A musical and dance show with music and lyrics by Micheál Ó Súilleabháin and choreography by CoisCéim's David Bolger will get its world premiere in the US this month. The "new and magical fable", devised by Ó Súilleabháin and Page Allen, called Madison's Descent, will be staged by CoisCéim Dance Theatre at Montclair State University, New Jersey, from May 12th.

Production design is by Michael Curry, who won a Tony Award for the Broadway production of The Lion King in 1998.

Ever on the ball with novel ideas to back up their activism, the latest campaign by Amnesty, Oxfam and the International Action Network on Small Arms (Iansa) aims to collect a million faces in support of a treaty to control the arms trade. Amnesty, Oxfam and Iansa have to date collected 910,000 faces on the Control Arms website (www.controlarms. org) and the push is now on to top one million in time for the UN Conference on Small Arms next month.

Amnesty Ireland and Oxfam want at least 20,000 Irish faces to be projected on to the UN buildings in New York as part of the campaign. To keep the ball rolling, anyone who collects a minimum of four faces will be entered into a free draw to win a state-of-the-art video iPod.

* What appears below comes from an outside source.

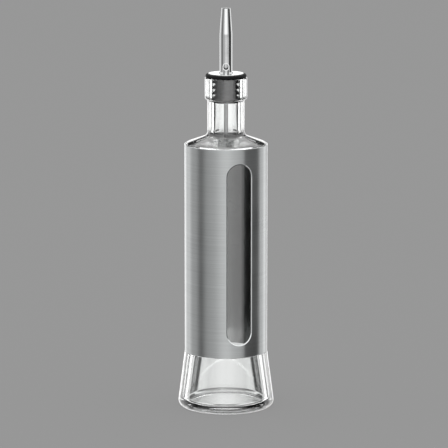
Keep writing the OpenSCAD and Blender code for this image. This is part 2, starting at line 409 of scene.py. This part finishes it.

Next Thursday, May 11th, Amnesty is organising a cafe night with some of Ireland's leading cartoonists. Jim Cogan and others will be doing caricatures to be uploaded on to www.controlarms.org. The cafe night starts at 7pm in the Freedom Cafe, 48 Fleet Street, Dublin 2, or you can log on to www.controlarms.org and upload your own photograph directly.

Irish Times dance critic Michael Seaver has been appointed scholar-in-residence at Bates Dance Festival in Lewiston, Maine, in the US, succeeding former Washington Post critic Suzanne Carbonneau, who held the post for more than 20 years. As well as teaching a three-week course in dance aesthetics, he will mediate pre- and post-performance interviews with the performers, who this year include Robert Moses' Kin, Marc Bamuthi Joseph and Vincent Sekwati Mantsoe. Seaver will also give writing workshops for eight US dance critics at this summer's American Dance Festival.